The first few weeks of the Trump administration have been somewhat tumultuous, to say the least. After signing an executive order that prevents people from seven Muslim majority countries from entering the United States, protests in support of refugees erupted across the country. A federal judge in Seattle, Washington — U.S. District Judge James Robart — issued a temporary restraining order against the executive order on Friday, halting the order temporarily. Now that the travel ban has, for the moment, been stopped, many green card holders are wondering what they should do next.

Right now, immigration lawyers are suggesting those who hold green cards — many of whom suffered setbacks under the immigration ban despite being in the United States legally — seek citizenship as soon as possible. Those who have held green cards for a minimum of five years and are at least 18 years of age are eligible to start the naturalization process. Some can seek naturalization after just three years if they are married to a citizen.

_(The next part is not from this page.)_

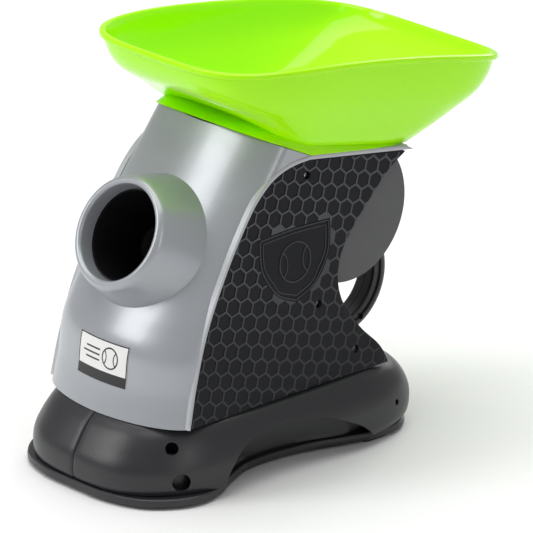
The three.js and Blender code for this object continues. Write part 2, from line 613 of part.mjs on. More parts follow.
// ---- the chassis: two side plates and the bridge between them ----
const mountTop = -WHEEL.halfWidth - 2;
const SHELF = 2.4; // thickness of the shelf each throwing motor hangs from
function chassisPlate(side) {
  const foot = PAN.floor + PAN.floorThick + GAP;
  const leg = polygon([
    [-50, foot], [46, foot], [46, 54], [24, 84], [12, 104], [9, 126], [9, 150], [-30, 150], [-50, 128],
  ]);
  const [near, far] = [PLATE.inner, PLATE.inner + PLATE.thick];
  const [from, to] = [WHEEL.station - 42, WHEEL.station + 15];
  const shelf = barrelBox(near, WHEEL.x + 15, from, to, mountTop - SHELF, mountTop)
    .subtract(riseRod(WHEEL.shaft + 2, WHEEL.station, WHEEL.x, -30, 0, 12));
  const sweep = riseRod(WHEEL.motor + 1, WHEEL.station, WHEEL.x, -80, mountTop - SHELF, 24)
    .add(riseRod(WHEEL.radius + WHEEL.room, WHEEL.station, WHEEL.x, mountTop + 0.1, 40, 24));
  const plate = sideExtrusion(leg, near, far)
    .add(rodX(PLATE.disc, near, far, DRUM.y, DRUM.z, 40))
    .subtract(rodX(PLATE.bore, 0, 60, DRUM.y, DRUM.z, 20))
    .subtract(aboveDeck(-DECK.thick - 3))
    .subtract(rodX(14, 0, 60, -2, 60, 20))
    .subtract(sweep)
    .add(shelf);
  return side > 0 ? plate : mirrored(plate);
}

function chassisBridge() {
  const half = PLATE.inner - GAP;
  const [rear, front] = [PUSHER.solenoidRear + 1, PUSHER.solenoidFront - 2];
  return barrelBox(-half, half, rear, front, -PUSHER.solenoid - 4, -PUSHER.solenoid - GAP);
}

// ---- the throwing wheels, their motors and mounts ----
function wheelHub(side) {
  const x = side * WHEEL.x;
  return riseRod(WHEEL.hub, WHEEL.station, x, -WHEEL.halfWidth, WHEEL.halfWidth, 24)
    .add(riseRod(WHEEL.shaft, WHEEL.station, x, -WHEEL.halfWidth - 8, 0, 10));
}

function wheelTyre(side) {
  const x = side * WHEEL.x;
  return riseRod(WHEEL.radius, WHEEL.station, x, -WHEEL.halfWidth, WHEEL.halfWidth, 28)
    .subtract(riseRod(WHEEL.hub + 0.3, WHEEL.station, x, -20, 20, 24));
}

function wheelMotor(side) {
  const top = mountTop - SHELF - GAP;
  return riseRod(WHEEL.motor, WHEEL.station, side * WHEEL.x, top - WHEEL.motorLength, top, 24)
    .add(riseRod(5, WHEEL.station, side * WHEEL.x, top - WHEEL.motorLength - 3, top - 1, 14))
    .subtract(riseRod(WHEEL.shaft + 0.5, WHEEL.station, side * WHEEL.x, top - 6, top + 1, 10));
}

// ---- the pusher that feeds the ball into the wheels ----
function ballPusher() {
  return barrelRod(PUSHER.head, PUSHER.face - 4, PUSHER.face, 28)
    .add(barrelRod(PUSHER.rod, PUSHER.solenoidRear + 2, PUSHER.face - 3, 14));
}

function pusherSolenoid() {
  return barrelRod(PUSHER.solenoid, PUSHER.solenoidRear, PUSHER.solenoidFront, 24)
    .subtract(barrelRod(PUSHER.rod + GAP, PUSHER.solenoidRear - 1, PUSHER.solenoidFront + 1, 14));
}

// ---- the controls on the back of the drum ----
const rodY = (radius, y0, y1, x, z, sides) => {
  const geometry = new THREE.CylinderGeometry(radius, radius, y1 - y0, sides);
  return solid(geometry, place(x, (y0 + y1) / 2, z));
};
const LED_X = [-11, 0, 11];

function controlPanel() {
  let panel = box(-CONTROL.halfWidth, CONTROL.halfWidth, 70, CONTROL.y, CONTROL.z0, CONTROL.z1)
    .subtract(rodX(DRUM.outer + GAP, -60, 60, DRUM.y, DRUM.z, 44));
  for (const x of [-CONTROL.buttonX, CONTROL.buttonX]) {
    panel = panel.subtract(rodY(CONTROL.button + GAP, 60, 120, x, CONTROL.buttonZ, 20));
  }
  for (const x of LED_X) panel = panel.subtract(rodY(CONTROL.led + 0.3, 60, 120, x, CONTROL.ledZ, 12));
  return panel;
}

const button = (x) => rodY(CONTROL.button, CONTROL.y - 1.6, CONTROL.y + 2.4, x, CONTROL.buttonZ, 20);
const led = (x) => rodY(CONTROL.led, CONTROL.y - 2.5, CONTROL.y + 0.6, x, CONTROL.ledZ, 12);

function dcInlet() {
  return rodY(INLET.radius, 76, 90.4, INLET.x, INLET.z, 20).subtract(rodY(3, 80, 92, INLET.x, INLET.z, 14))
    .add(rodY(1, 79, 88, INLET.x, INLET.z, 8));
}

// ---- screws in the side panels' dark counterbores ----
const PANEL_SCREWS = [[-12.7, 218], [-4.7, 118], [31, 74]];
const panelFace = (z) => BODY.halfWidth - PANEL.reveal - BODY.lean * (z - BODY.bottom);

function panelScrew(side, y, z) {
  const face = panelFace(z);
  const screw = rodX(2.7, face - 3.4, face - 1.4, y, z, 14).add(rodX(1.3, face - 8, face - 3, y, z, 8));
  return side > 0 ? screw : mirrored(screw);
}

function frontLabel() {
  return bodyStack(-GAP - LABEL.thick, 9, 32).subtract(bodyStack(-GAP, 9, 32))
    .intersect(box(-LABEL.halfWidth, LABEL.halfWidth, -200, -120, LABEL.z0, LABEL.z1));
}

function sidePanel(side) {
  const outer = BODY.halfWidth - PANEL.reveal;
  let plate = leaningPlate(panelOutline(GAP), outer - PANEL.thick, outer);
  for (const [y, z] of PANEL_SCREWS) plate = plate.subtract(rodX(3.1, 40, 90, y, z, 14));
  return side > 0 ? plate : mirrored(plate);
}

// ---- the assembly ----
add("front_shell", frontShell(), SILVER);
add("front_label", frontLabel(), WHITE);
add("top_deck", topDeck(), TRIM);
for (const [side, name] of [[1, "left"], [-1, "right"]]) {
  add("side_panel_" + name, sidePanel(side), BLACK);
  PANEL_SCREWS.forEach(([y, z], i) => add(`panel_screw_${name}_${i + 1}`, panelScrew(side, y, z), STEEL));
  add("drum_cap_" + name, drumCap(side), GRAPHITE);
  add("handle_half_" + name, handleHalf(side), SATIN);
  const skirt = skirtHalf(side);
  const inletHole = rodY(INLET.radius + GAP, 60, 100, INLET.x, INLET.z, 20);
  add("skirt_" + name, side > 0 ? skirt.subtract(inletHole) : skirt, SATIN);
  for (const [end, x, y] of FEET) add(`foot_${end}_${name}`, foot(side * x, y), RUBBER);
  add("chassis_plate_" + name, chassisPlate(side), BLACK);
  add("wheel_hub_" + name, wheelHub(side), GRAPHITE);
  add("wheel_tyre_" + name, wheelTyre(side), RUBBER);
  add("wheel_motor_" + name, wheelMotor(side), STEEL);
}
add("drum_shell", drumShell(), GRAPHITE);
add("rear_cover", rearCover(), SATIN);
add("launch_tube", launchTube(), BLACK);
add("ball_rotor", ballRotor(), GRAPHITE);
add("rotor_gear", gearAboutX(GEAR.teeth, GEAR.x0, GEAR.x1, DRUM.y, DRUM.z, ROTOR.stub + 0.3, 0), TRIM);
add("motor_pinion", gearAboutX(GEAR.pinionTeeth, GEAR.x0, GEAR.x1 + 1.8, ...pinionAt, 0, 0), BRASS);
add("feed_motor", feedMotor(), STEEL);
add("chassis_bridge", chassisBridge(), STEEL);
add("ball_pusher", ballPusher(), GRAPHITE);
add("pusher_solenoid", pusherSolenoid(), STEEL);
add("bottom_pan", bottomPan(), SATIN);
add("battery_door", batteryDoor(), SATIN);
add("battery_holder", batteryHolder(), BLACK);
for (let row = 0; row < CELL.rows; row += 1) {
  add("battery_left_" + (row + 1), cell(0.8, row), CELL_SKIN);
  add("battery_right_" + (row + 1), cell(-CELL.length - 0.2, row), CELL_SKIN);
}
add("circuit_board", box(-34, 34, -58, 20, 22, 23.6), GREEN_BOARD);
add("speaker", rodZ(16, PAN.floor + PAN.floorThick + GAP, 12, 0, 38, 24), BLACK);
add("ball_sensor", barrelBox(-6, 6, 52, 62, -TUBE.outer - 6, -TUBE.outer - GAP), GREEN_BOARD);
add("control_panel", controlPanel(), SATIN);
add("power_button", button(-CONTROL.buttonX), LIME);
add("range_button", button(CONTROL.buttonX), TRIM);
LED_X.forEach((x, i) => add("range_led_" + (i + 1), led(x), LED_GREEN));
add("dc_inlet", dcInlet(), BLACK);
add("hopper", hopper(), LIME);

export default model;
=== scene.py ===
"""The looks of an automatic tennis-ball launcher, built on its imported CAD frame.

Sizes in the shape functions are in millimetres, and every mesh is scaled to metres as it is made.
+X is the launcher's left, -Y its front, +Z up.
"""
import math

import bmesh
import bpy
import numpy as np
from mathutils import Matrix, Vector


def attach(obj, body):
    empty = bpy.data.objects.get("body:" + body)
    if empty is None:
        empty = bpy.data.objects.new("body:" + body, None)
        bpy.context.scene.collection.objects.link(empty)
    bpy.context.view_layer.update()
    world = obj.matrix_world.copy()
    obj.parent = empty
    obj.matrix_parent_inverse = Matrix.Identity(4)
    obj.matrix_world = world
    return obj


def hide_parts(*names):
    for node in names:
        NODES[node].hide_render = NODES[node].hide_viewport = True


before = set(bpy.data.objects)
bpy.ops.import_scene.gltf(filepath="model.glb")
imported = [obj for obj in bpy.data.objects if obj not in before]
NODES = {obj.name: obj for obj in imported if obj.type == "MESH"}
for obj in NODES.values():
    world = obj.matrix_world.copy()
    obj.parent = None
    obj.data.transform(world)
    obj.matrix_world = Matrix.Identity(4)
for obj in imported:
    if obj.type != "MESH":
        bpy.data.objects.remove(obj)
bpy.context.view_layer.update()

MM = 0.001

# ---- driving sizes, as in the CAD ----
SIDES = {1: "left", -1: "right"}
GAP = 0.4
PITCH = math.radians(28.2)
MOUTH = np.array([0.0, -136.0, 187.5])
DRUM = {"y": 34.4, "z": 178.7, "outer": 54.7, "inner": 52.0, "shell_half": 60.8, "roof_gap": 3.8}
BODY = {"bottom": 52.0, "half": 75.0, "lean": 0.037, "corner": 31.0, "round": 1.9}
DECK = {"knee": -10.0, "knee_z": 232.5, "rear": -0.157, "front": -0.47, "thick": 3.4}
RIM = {
    "half": 93.5, "length": 141.1, "y": 40.2, "z": 291.0, "slope": -0.157, "crown": 8.8,
    "fore": 4.185, "aft": 5.5,
}
COLLAR = {"half": 69.6, "front": -56.5, "rear": 96.0, "fore": 4.2, "aft": 5.0}
FOOT = {
    "half": 68.0, "front": -54.0, "rear": 112.0, "square": 5.0, "recess": 17.0,
    "lift": 7.0, "fade": 0.066, "least": 1.0,
}
FOOT_FRONT = {"lift": 4.0, "half": 60.0}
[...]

While many green card holders never choose to become full citizens, these uncertain times may make them reconsider. Becoming a naturalized citizen is a (supposedly) guaranteed protection against deportation — because despite Trump's executive order being temporarily blocked, he's still in the White House for the next four years. Vice President Mike Pence also recently told Fox News that the Trump administration is "going to continue to use all legal means at our disposal to stay that order and move forward to take the steps necessary to protect our country." ‌

Immigration lawyers are encouraging permanent residents to apply for citizenship as soon as possible. The naturalization process can take up to six months, so the sooner action is taken the better. Becoming a naturalized citizen is a move that will help work to keep immigrant families together during the Trump presidency. According to The Columbus Dispatch, permanent U.S. residents and green card holders were held at the border during Trump's travel ban. Immigration lawyer Jessica Rodriguez told the outlet that she even had a client questioned at the border for hours and he wasn't even from one of the seven countries included in the ban. She told The Dispatch that she believes "Trump is a time bomb. We're telling people, 'If you have your time in and are eligible, do it now.'"

If the new administration is able to reinstate the executive order that prevents immigrants from Syria, Somalia, Libya, Yemen, Sudan, Iraq, and Iran from coming into the country, it could separate families once again, forcing legal residents to scrap any visits overseas.

Regardless of all the chaos, there are a few bright spots. People across the country are going the extra mile to help permanent residents become naturalized citizens. Fran Green, a Columbus resident who oversees naturalization ceremonies, told The Dispatch that Citizenship and Immigration Services has asked her to schedule "enough ceremonies through April to handle twice as many people as usual."

Though our president is determined to make it virtually impossible for those hoping to come to the United States to enter the country at all, it's comforting to know that our citizens are so willing to help each other in this time of need. For those who are able, make use of the current opportunities as soon as you're able, before it's too late.